Although the Bureau does not have the authority to award FSA Time Credits to inmates who are ineligible under the FSA, such inmates may still earn other benefits for successfully participating in the many other types of programming offered by the Bureau. Inmates ineligible for earning or applying FSA Time Credits may still receive incentives such as increased privileges (commissary, visiting, and telephone) for participation in EBRR Programs.

COMMENT: Forfeiture penalties for earned Time Credits are too severe.

Many commenters stated that the proposal to amend the Bureau’s regulations on inmate discipline in 28 CFR part 541 to include forfeiture of FSA Time Credits as a disciplinary sanction was too severe. One commenter stated that:

The forfeiture rates would be too harsh on their own, but even more punitive when combined with other negative consequences for violations, including limits on future earning and use of time credits and would be disproportionately severe across all levels of prohibited acts… Moreover, forfeiture of earned time credits is not the only consequence an individual would suffer as the result of a prison infraction. An infraction could also negatively affect an individual’s ability to earn and use time credits in the future by raising his risk score. . .

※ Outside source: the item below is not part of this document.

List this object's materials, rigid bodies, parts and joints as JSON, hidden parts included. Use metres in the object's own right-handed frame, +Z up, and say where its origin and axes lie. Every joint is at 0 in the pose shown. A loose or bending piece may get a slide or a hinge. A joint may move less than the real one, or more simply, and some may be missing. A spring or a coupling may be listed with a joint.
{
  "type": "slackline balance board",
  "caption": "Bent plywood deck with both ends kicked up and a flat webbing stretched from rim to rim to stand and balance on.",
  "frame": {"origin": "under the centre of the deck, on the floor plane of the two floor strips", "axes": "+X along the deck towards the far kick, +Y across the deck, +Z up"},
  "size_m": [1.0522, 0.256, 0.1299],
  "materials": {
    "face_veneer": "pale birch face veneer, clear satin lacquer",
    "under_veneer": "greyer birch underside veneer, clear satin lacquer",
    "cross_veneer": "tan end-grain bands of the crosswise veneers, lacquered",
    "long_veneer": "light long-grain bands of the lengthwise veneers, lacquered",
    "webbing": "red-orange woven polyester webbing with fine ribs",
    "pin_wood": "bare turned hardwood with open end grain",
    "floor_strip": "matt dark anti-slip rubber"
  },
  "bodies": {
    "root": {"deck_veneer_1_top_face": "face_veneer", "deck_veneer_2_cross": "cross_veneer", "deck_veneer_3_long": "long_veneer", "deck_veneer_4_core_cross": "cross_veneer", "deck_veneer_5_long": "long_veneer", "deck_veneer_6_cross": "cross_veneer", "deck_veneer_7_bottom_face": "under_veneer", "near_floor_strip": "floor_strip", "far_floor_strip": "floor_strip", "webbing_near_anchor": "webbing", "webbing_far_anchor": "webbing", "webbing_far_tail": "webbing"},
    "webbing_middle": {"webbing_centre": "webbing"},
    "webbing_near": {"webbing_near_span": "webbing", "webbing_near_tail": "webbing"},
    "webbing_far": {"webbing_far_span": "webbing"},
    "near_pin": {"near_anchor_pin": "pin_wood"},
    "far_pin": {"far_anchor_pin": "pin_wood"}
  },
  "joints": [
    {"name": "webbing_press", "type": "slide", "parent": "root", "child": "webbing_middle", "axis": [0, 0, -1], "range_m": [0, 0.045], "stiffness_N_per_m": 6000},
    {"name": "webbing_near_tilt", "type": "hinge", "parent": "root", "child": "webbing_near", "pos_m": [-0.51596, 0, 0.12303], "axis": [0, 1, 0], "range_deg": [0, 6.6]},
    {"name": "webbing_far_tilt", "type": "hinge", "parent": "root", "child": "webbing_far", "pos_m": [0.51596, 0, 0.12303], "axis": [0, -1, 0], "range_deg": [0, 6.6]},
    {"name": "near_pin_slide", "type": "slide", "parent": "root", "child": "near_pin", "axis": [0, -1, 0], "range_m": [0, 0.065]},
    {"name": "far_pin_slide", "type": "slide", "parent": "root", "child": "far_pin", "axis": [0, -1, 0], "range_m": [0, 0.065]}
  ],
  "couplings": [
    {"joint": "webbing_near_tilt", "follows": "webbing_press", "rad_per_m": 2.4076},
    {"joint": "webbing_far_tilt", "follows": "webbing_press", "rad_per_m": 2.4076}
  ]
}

Another commenter stated that

The proposed rule provides that to restore credits from prison rule violations, an individual must first have “[c]lear conduct for at least four consecutive risk and needs assessments.”. . . It could take at least 4 years to complete “at least four consecutive risk and needs assessments.” Yet BOP provides no justification for requiring clear conduct for this long. Indeed, requiring an individual to remain infraction-free for at least 4 years is inconsistent with PATTERN. Under PATTERN, individuals who are infraction-free for 12 months or more receive no points related to the recency of an infraction. If PATTERN indicates those with infractions older than 12 months are no more risky than those with infractions older than 4 years, it is difficult to understand what justification BOP would have to require “clear conduct” for what could be at least 4 years.

RESPONSE: The Bureau agrees with these commenters, and has adjusted the proposed penalties related to FSA Time Credits accordingly. As stated in the proposed rule, FSA Time Credits may be lost through inmate discipline procedures described in 28 CFR part 541 only if an inmate violates the requirements or rules of an EBRR Program or PA. The FSA authorizes the Bureau to develop procedures for the reduction of FSA Time Credits for inmates under these circumstances. See 18 U.S.C. 3632(e). Opting out of a program will not result in the forfeiture of credits, unless failure to complete the program itself constitutes an infraction ( e.g. failing to accept a mandatory work assignment).

The Bureau’s proposed amendments to 28 CFR 541.3, Table 1 (Prohibited Acts and Available Sanctions), were intended to resemble the structure of current sanctions for loss of Good Conduct Time, which allow for forfeiture in escalating amounts depending on the severity level of the prohibited act committed. However, in light of the comments received, the Bureau alters the proposed forfeiture sanctions to more closely mirror the Good Conduct Time forfeiture sanctions, and accordingly decreases the amount of FSA Time Credits forfeiture sanctions for each prohibited act severity level offense by more than half.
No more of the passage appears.